The search is on for Cold War-era, WWII sub's bell


(Virginian-Pilot, The (Norfolk, VA) Via Acquire Media NewsEdge) Mar. 9--Two Navy submarines have borne the name Triton.

One sunk 17 Japanese ships before being sunk itself in the Pacific during World War II. The second, nuclear-powered Triton made history in 1960 with a submerged circumnavigation of the globe.

Now the search is on for a ship's bell that links the two -- a bell that has been missing for 45 years.

Retired Master Chief Harold Weston, 77, of Virginia Beach served aboard the nuclear-powered Triton for almost seven years. He was chief of the boat, the highest-ranking enlisted sailor aboard, from 1963 to 1967.

He's determined to find the bell that first went to sea aboard the original Triton, inscribed "USS TRITON SS-201." According to Navy lore, bells were removed from submarines after the Japanese attacked Pearl Harbor. The Triton's bell was found in storage in San Diego after the war and ended up with Adm. Willis Lent, the SS-201's first commander. His widow, the story goes, passed the bell on to the crew of the new Triton, SSN-586, which was commissioned in Groton, Conn., in 1959.



The old Triton bell was a powerful symbol for the Cold War crew. One of 52 U.S. submarines sunk in World War II, the Triton went down with 74 men aboard.

When SSN-586 reached the Admiralty Islands, near where the first Triton likely was sunk, the crew fired three water slugs, simulating live torpedoes, in salute. They tolled the bell to honor the Triton sailors who never came home.
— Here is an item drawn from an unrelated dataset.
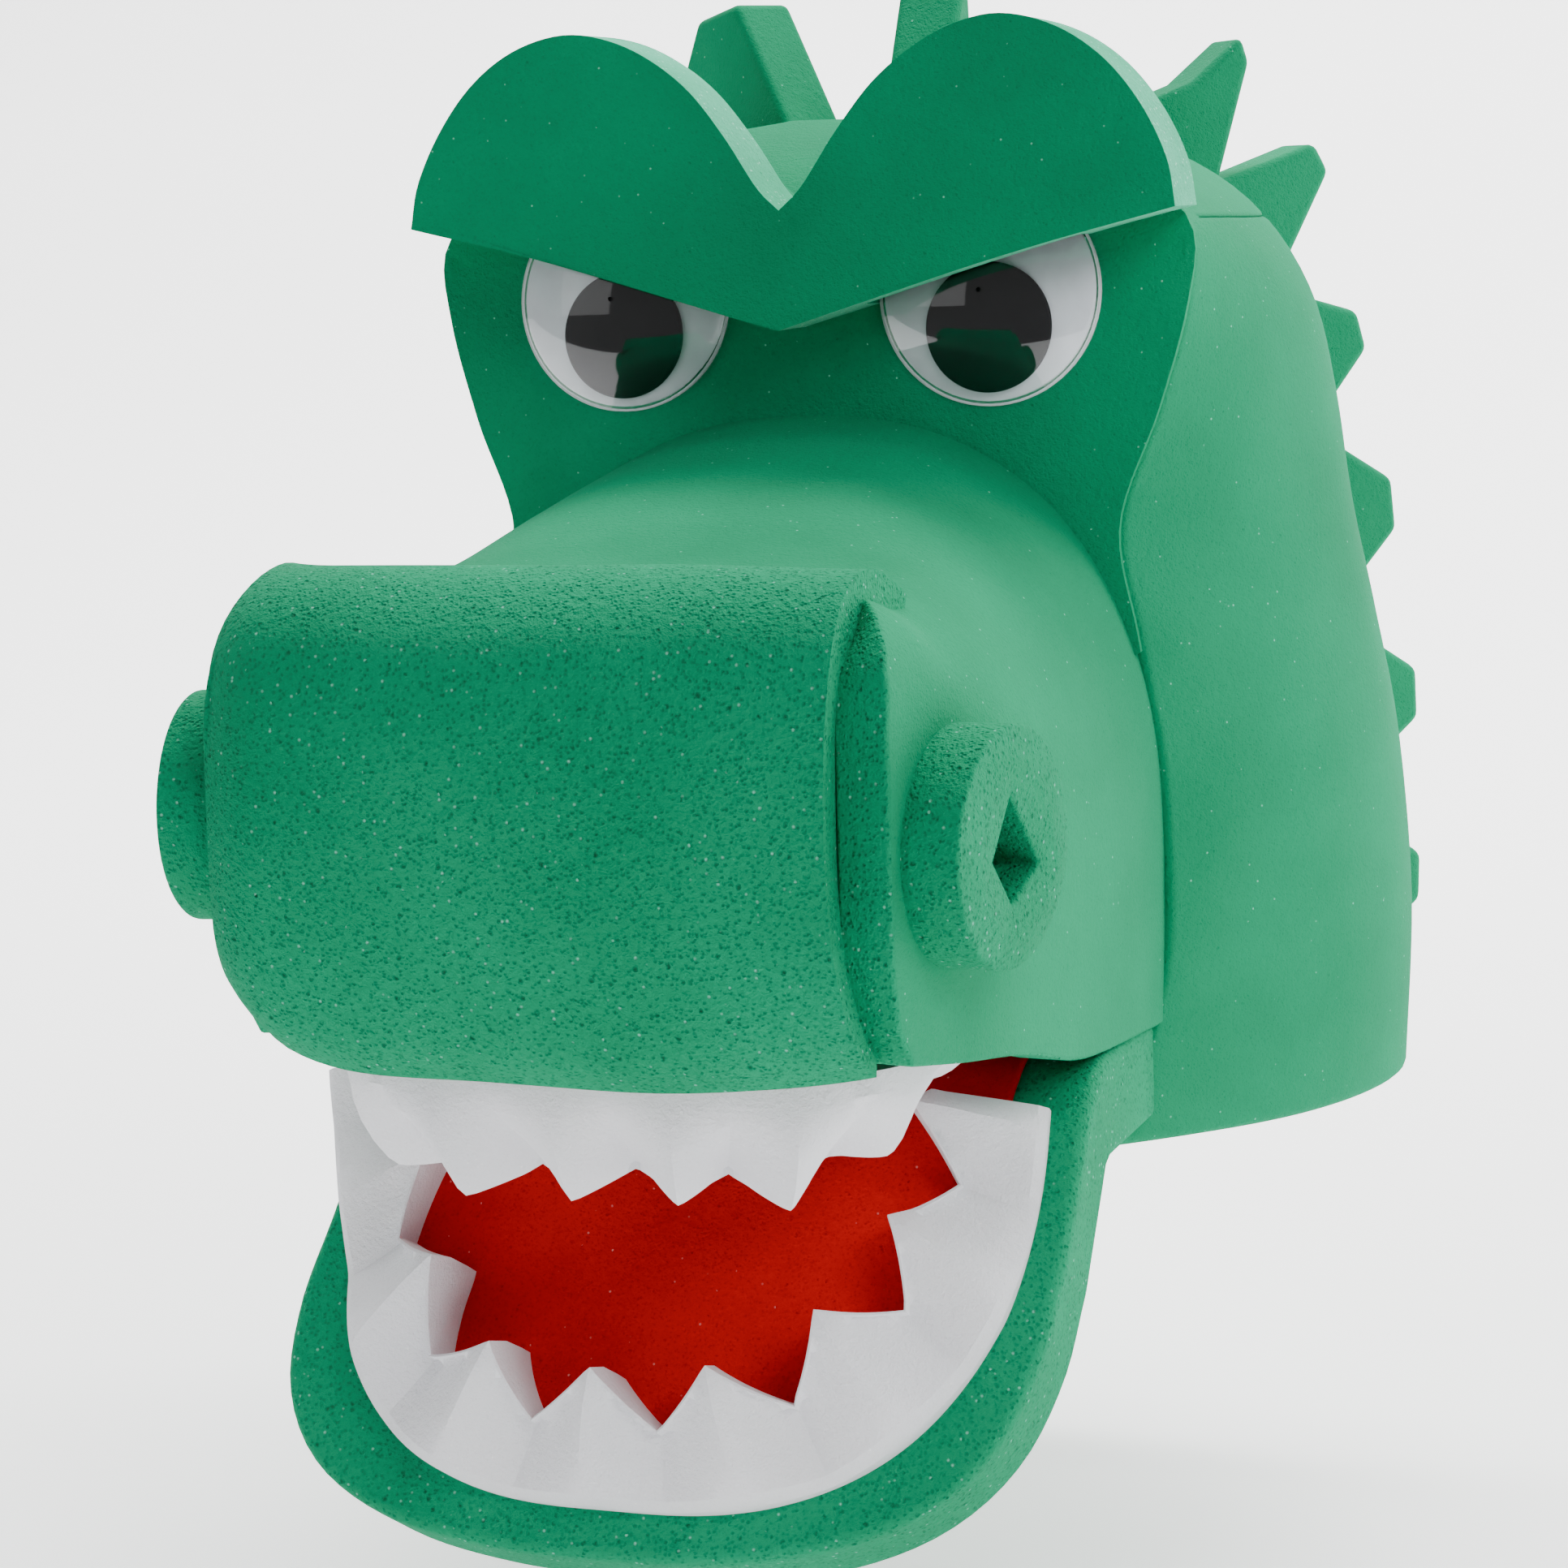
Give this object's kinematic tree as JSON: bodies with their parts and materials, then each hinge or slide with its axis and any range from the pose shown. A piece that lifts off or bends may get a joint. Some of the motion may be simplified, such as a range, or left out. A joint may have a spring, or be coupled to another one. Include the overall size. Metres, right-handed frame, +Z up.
{
  "type": "moving mouth puppet",
  "caption": "Crocodile hand puppet of glued green foam sheet with a hinged mouth, white foam teeth, red lining and wiggle eyes.",
  "frame": {"origin": "centre of the neck opening, in the plane of the neck rim", "axes": "+Z up through the head, -Y toward the snout, +X toward the puppet's own left"},
  "size_m": [0.195, 0.286, 0.2735],
  "materials": {
    "green_foam": "open-cell foam, matte",
    "white_foam": "open-cell foam, matte",
    "red_foam": "open-cell foam, matte",
    "white_plastic": "smooth white plastic",
    "clear_plastic": "clear glossy dome",
    "black_plastic": "smooth black plastic"
  },
  "bodies": {
    "head": {"hood_side_left": "green_foam", "hood_side_right": "green_foam", "hood_rear_left": "green_foam", "hood_rear_right": "green_foam", "crown_panel": "green_foam", "face_plate": "green_foam", "brow": "green_foam", "crest_left": "green_foam", "crest_centre": "green_foam", "crest_right": "green_foam", "muzzle_shell": "green_foam", "snout_pad": "green_foam", "nostril_left": "green_foam", "nostril_right": "green_foam", "throat_sheet": "green_foam", "finger_loop": "green_foam", "upper_teeth": "white_foam", "mouth_roof": "red_foam", "eye_back_left": "white_plastic", "eye_back_right": "white_plastic", "eye_dome_left": "clear_plastic", "eye_dome_right": "clear_plastic"},
    "jaw": {"jaw_slab": "green_foam", "lower_teeth": "white_foam", "mouth_floor": "red_foam", "thumb_loop": "green_foam"},
    "pupil_l": {"pupil_left": "black_plastic"},
    "pupil_r": {"pupil_right": "black_plastic"}
  },
  "joints": [
    {"name": "jaw_fold", "type": "hinge", "parent": "head", "child": "jaw", "pos_m": [0, -0.1, 0.0134], "axis": [-1, 0, 0], "range_deg": [-12, 24], "stiffness_Nm_per_rad": 0.4},
    {"name": "pupil_swing_left", "type": "hinge", "parent": "head", "child": "pupil_l", "pos_m": [0.0343, -0.05274, 0.149], "axis": [0, -0.9982, 0.0599], "continuous": true},
    {"name": "pupil_swing_right", "type": "hinge", "parent": "head", "child": "pupil_r", "pos_m": [-0.0343, -0.05274, 0.149], "axis": [0, -0.9982, 0.0599], "continuous": true}
  ]
}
The Triton's round-the-world trip ended after 84 days of submerged travel. President Dwight Eisenhower personally honored its commanding officer, Capt. Edward Beach, who wrote an article about the trip for National Geographic and went on to author numerous books about submarines.

A few years later, the Triton was overhauled at Electric Boat in Groton. Weston said he thinks the bell went into a storage locker. He's trying to spread the word among retired submariners and shipyard workers, hoping that someone knows where the 14-inch brass bell might be. Maybe it's in the garage or attic of someone who doesn't know its significance.

He'd like to see it on display alongside other Triton memorabilia at Great Lakes Naval Station in Illinois, where a recruit training barracks named for the submarines was dedicated in 2004.

"Now whether a sailor took the bell, or a shipboard worker took the bell, we don't know," said Weston. "We don't know where it is. We'd just like to get it." His quest has ruffled some feathers at General Dynamics Electric Boat.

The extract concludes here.